> _Data_:
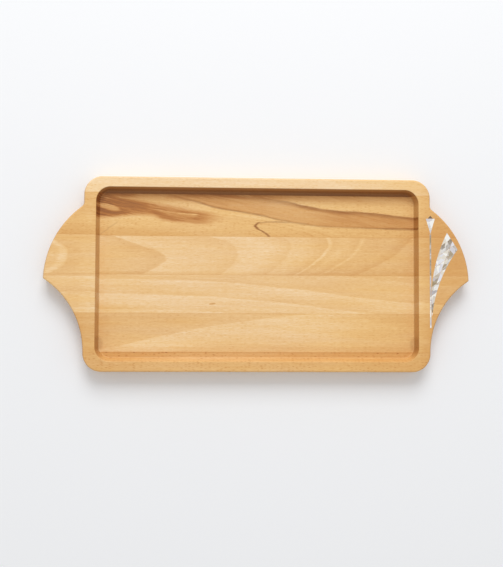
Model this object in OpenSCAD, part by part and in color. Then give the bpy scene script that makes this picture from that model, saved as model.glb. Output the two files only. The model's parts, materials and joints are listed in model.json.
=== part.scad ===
// Serving tray: six edge-glued beech staves, routed to a shallow tray with an ear
// at each end, and a mother-of-pearl inlay let into the right-hand ear.
// Millimetres. +X runs along the tray to the inlaid ear, +Y to the back, +Z up.
// The origin is on the underside, at the middle of the tray.

/* [Board] */
// Length of the rectangular body, without the ears
body_l = 367; // [320:1:440]
// Width of one whole stave; the tray is five of them from front to back
board_w = 41; // [38:1:46]
// Width of the narrow stave at the back; its neighbour takes up the difference
back_w = 17; // [14:0.5:24]
// Thickness of the board
board_t = 20; // [17:0.5:26]
// Radius of the body's four corners, seen from above
corner_r = 19.5; // [12:0.5:28]

/* [Recess] */
// Width of the rim at the two ends
rim_end = 12.5; // [8:0.5:20]
// Width of the rim along the front and the back
rim_long = 11; // [8:0.5:18]
// Depth of the recess below the rim
recess_d = 10; // [6:0.5:12]
// How far the sloping wall runs inwards on its way down
wall_run = 3; // [1:0.5:5]
// Radius of the recess's corners at the rim
recess_r = 15; // [8:0.5:20]

/* [Ears] */
// Reach of an ear's tip beyond the body's end
ear_reach = 41.5; // [36:0.5:50]
// Place of the tip, measured from the tray's centre line (negative is to the front)
tip_y = -5.5; // [-20:0.5:0]
// Radius of the ear's bulging back edge
ear_r = 98.5; // [92:0.5:110]
// Centre line of that edge's circle
ear_arc_y = -8.5; // [-20:0.5:-6]
// Fillet where the bulging edge meets the body's end
ear_fillet_r = 6; // [2:0.5:10]

/* [Inlay] */
// Depth of the pockets in the ear
pocket_d = 1.4; // [1:0.1:3]
// Thickness of the shell pieces
shell_t = 1.2; // [0.8:0.1:2]
// Resin joint between neighbouring shell pieces
joint = 0.25; // [0.15:0.05:0.5]
// Width of the thin stem
stem_w = 1.4; // [1:0.1:2.5]
// Shell slips that make up the stem
stem_slips = 9; // [4:1:12]
// Rows of shell tiles in the curved blade
blade_rows = 9; // [6:1:12]

/* [Hidden] */
$fn = 96;
eps = 0.01;

// Four wide staves between two narrow ones
stave_count = 6;
half_l = body_l / 2;
half_w = (stave_count - 1) * board_w / 2;
// Place of the glue line in front of stave i, numbered from the back
function glue_y(i) = half_w - (i == 1 ? back_w : (i - 0.5) * board_w);
// Far enough to clear the whole tray on any side
reach = body_l;

// Ear: a bulging back edge and a hollow front edge that meet at the tip. The hollow
// edge runs into the body's end at the last glue line
tip_x = half_l + ear_reach;
ear_cx = tip_x - sqrt(pow(ear_r, 2) - pow(tip_y - ear_arc_y, 2));
sweep_end_y = glue_y(stave_count - 1);
sweep_r = (pow(ear_reach, 2) + pow(tip_y - sweep_end_y, 2)) / (2 * ear_reach);
// The fillet's circle bites a hair into both edges, so that they cross cleanly
fillet_bite = 0.02;
fillet_x = half_l + ear_fillet_r - fillet_bite;
fillet_gap = ear_r + ear_fillet_r - fillet_bite;
fillet_y = ear_arc_y + sqrt(pow(fillet_gap, 2) - pow(fillet_x - ear_cx, 2));

// Inlay, in a frame whose origin is on the line of the body's end, at mid width
wedge_top_y = 61;
wedge_tip_y = 44.7;
wedge_w = 9.6;
wedge_split_y = 50.5;
cap_w = 5.6;
cap_h = 3;
stem_top_y = 44.2;
stem_end_y = -55.5;
// The blade springs from the stem: each edge leaves it at a small angle
blade_x = stem_w / 2 + joint;
blade_end_y = -47;
blade_back = [18, 46];
blade_tip = [29.4, 28.2];
inner_foot_y = -18;
inner_lean = 3;
outer_foot_y = -54;
outer_lean = 1.5;
// Tiles: parallel joints that rise outwards, and a seam up the middle
row_tilt = 35;
row_from = -49;
row_to = 34;
row_pitch = (row_to - row_from) / blade_rows;
seam_foot = [blade_x + 0.9, -20];
seam_head = (blade_back + blade_tip) / 2;
seam_angle = atan2(seam_head[1] - seam_foot[1], seam_head[0] - seam_foot[0]);
// The rows above the seam's foot are in two halves, apart from the narrow last row
function is_split(i) = i < blade_rows && row_from + (i - 1) * row_pitch > seam_foot[1];
whole_rows = [for (i = [1 : blade_rows]) if (!is_split(i)) i];
split_rows = [for (i = [1 : blade_rows]) if (is_split(i)) i];

// --- Board -----------------------------------------------------------------

// A rectangle with round corners, centred on the origin
module rounded_rect(half_x, half_y, r) {
    square([2 * half_x, 2 * (half_y - r)], center = true);
    square([2 * (half_x - r), 2 * half_y], center = true);
    for (x = [-1, 1], y = [-1, 1])
        translate([x * (half_x - r), y * (half_y - r)]) circle(r);
}

// The right-hand ear: inside the bulging circle, outside the hollow one
module ear() {
    difference() {
        intersection() {
            translate([ear_cx, ear_arc_y]) circle(ear_r);
            translate([half_l - ear_reach / 2, sweep_end_y]) square([2 * ear_reach, reach]);
        }
        translate([half_l + sweep_r, sweep_end_y]) circle(sweep_r);
    }
    ear_fillet();
}

// The small fillet between the body's end and the bulging edge
module ear_fillet() {
    // A point well inside the bulging edge, on the line between the two centres
    k = 1 - 1.5 * ear_fillet_r / fillet_gap;
    inside_x = ear_cx + k * (fillet_x - ear_cx);
    inside_y = ear_arc_y + k * (fillet_y - ear_arc_y);
    difference() {
        polygon([
            [half_l - ear_fillet_r, inside_y],
            [inside_x, inside_y],
            [fillet_x, fillet_y],
            [half_l - ear_fillet_r, fillet_y]
        ]);
        translate([fillet_x, fillet_y]) circle(ear_fillet_r);
    }
}

module outline() {
    rounded_rect(half_l, half_w, corner_r);
    ear();
    mirror([1, 0]) ear();
}

// The recess: its half sizes and its corner radius all shrink by wall_run on the way down
module recess() {
    half_x = half_l - rim_end;
    half_y = half_w - rim_long;
    flare = wall_run / recess_d;
    over = 1;
    top = over * flare;
    translate([0, 0, board_t - recess_d]) {
        rotate([90, 0, 0])
            linear_extrude(2 * (half_y - recess_r), center = true) wall_profile(half_x, top, over);
        rotate([90, 0, 90])
            linear_extrude(2 * (half_x - recess_r), center = true) wall_profile(half_y, top, over);
        for (x = [-1, 1], y = [-1, 1])
            translate([x * (half_x - recess_r), y * (half_y - recess_r)])
                cylinder(h = recess_d + over, r1 = recess_r - wall_run, r2 = recess_r + top);
    }
}

module wall_profile(half, top, over) {
    polygon([
        [-half + wall_run, 0],
        [half - wall_run, 0],
        [half + top, recess_d + over],
        [-half - top, recess_d + over]
    ]);
}

// Staves are numbered from the back
module stave(i) {
    back_y = i == 1 ? half_w + eps : glue_y(i - 1);
    front_y = i == stave_count ? -half_w - eps : glue_y(i);
    shade = [0.82, 0.69, 0.8, 0.83, 0.8, 0.77][i - 1];
    color([shade, shade * 0.76, shade * 0.5])
        difference() {
            intersection() {
                linear_extrude(board_t) outline();
                translate([-reach, front_y, -eps]) cube([2 * reach, back_y - front_y, board_t + 1]);
            }
            recess();
            if (i > 1 && i < stave_count)
                translate([half_l, 0, board_t - pocket_d]) linear_extrude(pocket_d + 1) pocket_outline();
        }
}

// --- Inlay -----------------------------------------------------------------

// Radius of a circle that leaves the stem's line at an angle of lean from its
// direction and then passes through a point that is dx out and dy up from there
function bow_r(dx, dy, lean) = (dx * dx + dy * dy) / (2 * (dx * cos(lean) - dy * sin(lean)));

module bow(foot_y, lean, through) {
    r = bow_r(through[0] - blade_x, through[1] - foot_y, lean);
    translate([blade_x + r * cos(lean), foot_y - r * sin(lean)]) circle(r, $fn = 360);
}

module blade_outline() {
    along = (blade_tip - blade_back) / 2;
    difference() {
        intersection() {
            bow(inner_foot_y, inner_lean, blade_back);
            polygon([
                [blade_x, blade_end_y],
                [blade_tip[0] + along[0], blade_end_y],
                blade_tip + along,
                blade_back - along,
                [blade_x, blade_back[1] - along[1]]
            ]);
        }
        bow(outer_foot_y, outer_lean, blade_tip);
    }
}

module wedge_outline() {
    polygon([[-wedge_w / 2, wedge_top_y], [0, wedge_tip_y], [wedge_w / 2, wedge_top_y]]);
}

module cap_outline() {
    polygon([
        [-cap_w / 2, wedge_top_y + joint],
        [cap_w / 2, wedge_top_y + joint],
        [0, wedge_top_y + joint + cap_h]
    ]);
}

module pocket_outline() {
    translate([-blade_x, stem_end_y - joint]) square([2 * blade_x, wedge_tip_y + 2 - stem_end_y]);
    translate([-cap_w / 2, wedge_top_y - joint]) square([cap_w, 2 * joint]);
    wedge_outline();
    cap_outline();
    blade_outline();
}

// Lifts a flat piece of shell to its place, with its face level with the ear
module shell(shade) {
    color([shade, shade, shade * 0.97])
        translate([half_l, 0, board_t - shell_t]) linear_extrude(shell_t) children();
}

module inlay_cap() {
    shell(0.5) cap_outline();
}

// The wedge is two pieces with a level joint between them
module wedge_piece(low_y, high_y) {
    shell(0.93)
        intersection() {
            wedge_outline();
            translate([-wedge_w, low_y]) square([2 * wedge_w, high_y - low_y]);
        }
}

module stem_slip(i) {
    pitch = (stem_top_y - stem_end_y) / stem_slips;
    shell(0.85 + 0.05 * (i % 3))
        translate([-stem_w / 2, stem_top_y - i * pitch]) square([stem_w, pitch - joint]);
}

// One row of the blade, between two joints that rise outwards
module row_band(i) {
    rise = tan(row_tilt);
    low = row_from + (i - 1) * row_pitch + joint / 2;
    high = low + row_pitch - joint;
    span = 2 * blade_tip[0];
    translate([blade_x, 0]) polygon([
        [-span, low - span * rise],
        [span, low + span * rise],
        [span, high + span * rise],
        [-span, high - span * rise]
    ]);
}

// The half of the blade on one side of the seam
module seam_side(side) {
    long = 4 * blade_tip[0];
    translate(seam_foot) rotate(seam_angle)
        translate([-long, side == "in" ? joint / 2 : -long - joint / 2]) square([2 * long, long]);
}

module blade_tile(i, side) {
    shell(0.8 + 0.06 * (i % 3) + (side == "out" ? 0.02 : 0))
        intersection() {
            blade_outline();
            row_band(i);
            if (side != "whole") seam_side(side);
        }
}

// Everything in the pockets that isn't shell: the bed under the pieces and the joints
module inlay_resin() {
    color([0.45, 0.36, 0.27])
        difference() {
            translate([half_l, 0, board_t - pocket_d]) linear_extrude(pocket_d) pocket_outline();
            all_shell(board_t - shell_t, 1);
        }
}

// The outlines of all the pieces of shell as one solid, for cutting the resin
module all_shell(z, over) {
    translate([half_l, 0, z]) linear_extrude(shell_t + over) {
        cap_outline();
        difference() {
            wedge_outline();
            translate([-wedge_w, wedge_split_y - joint / 2]) square([2 * wedge_w, joint]);
        }
        for (i = [1 : stem_slips]) {
            pitch = (stem_top_y - stem_end_y) / stem_slips;
            translate([-stem_w / 2, stem_top_y - i * pitch]) square([stem_w, pitch - joint]);
        }
        for (i = [1 : blade_rows])
            intersection() {
                blade_outline();
                row_band(i);
                if (is_split(i)) union() {
                    seam_side("in");
                    seam_side("out");
                }
            }
    }
}

// --- Output ----------------------------------------------------------------

for (i = [1 : stave_count])
    stave(i);
inlay_resin();
inlay_cap();
wedge_piece(wedge_split_y + joint / 2, wedge_top_y);  // wedge_head
wedge_piece(wedge_tip_y - eps, wedge_split_y - joint / 2);  // wedge_point
for (i = [1 : stem_slips])
    stem_slip(i);
for (i = whole_rows)
    blade_tile(i, "whole");
for (i = split_rows, side = ["in", "out"])
    blade_tile(i, side);
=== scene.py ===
"""Serving tray: the looks of its six beech staves and of its mother-of-pearl inlay.

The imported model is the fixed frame. Every stave is replaced by a finer one with eased
edges, and the inlay keeps its CAD pieces and gets its materials here.
"""

import json
import math
from collections import namedtuple

import bmesh
import bpy
import numpy as np
from bpy.props import FloatProperty, FloatVectorProperty, PointerProperty
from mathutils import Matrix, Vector


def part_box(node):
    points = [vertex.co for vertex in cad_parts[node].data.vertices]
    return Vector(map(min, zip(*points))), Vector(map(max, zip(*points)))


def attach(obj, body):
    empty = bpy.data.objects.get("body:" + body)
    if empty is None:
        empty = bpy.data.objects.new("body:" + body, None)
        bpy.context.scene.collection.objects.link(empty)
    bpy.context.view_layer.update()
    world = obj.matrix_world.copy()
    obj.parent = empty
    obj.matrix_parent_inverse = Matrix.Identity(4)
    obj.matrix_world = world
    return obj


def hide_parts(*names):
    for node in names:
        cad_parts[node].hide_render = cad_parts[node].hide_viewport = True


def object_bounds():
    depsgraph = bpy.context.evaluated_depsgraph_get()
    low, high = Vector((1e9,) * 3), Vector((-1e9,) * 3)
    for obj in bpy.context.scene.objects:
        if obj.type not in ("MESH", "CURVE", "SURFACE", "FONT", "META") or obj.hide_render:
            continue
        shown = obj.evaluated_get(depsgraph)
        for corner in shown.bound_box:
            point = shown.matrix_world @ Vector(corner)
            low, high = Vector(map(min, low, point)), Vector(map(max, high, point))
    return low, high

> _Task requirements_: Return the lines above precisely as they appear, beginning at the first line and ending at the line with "of the tray.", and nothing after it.

> _Finished answer_:
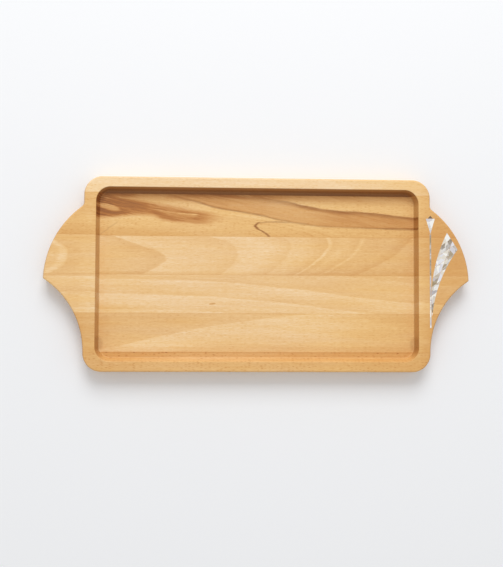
Model this object in OpenSCAD, part by part and in color. Then give the bpy scene script that makes this picture from that model, saved as model.glb. Output the two files only. The model's parts, materials and joints are listed in model.json.
=== part.scad ===
// Serving tray: six edge-glued beech staves, routed to a shallow tray with an ear
// at each end, and a mother-of-pearl inlay let into the right-hand ear.
// Millimetres. +X runs along the tray to the inlaid ear, +Y to the back, +Z up.
// The origin is on the underside, at the middle of the tray.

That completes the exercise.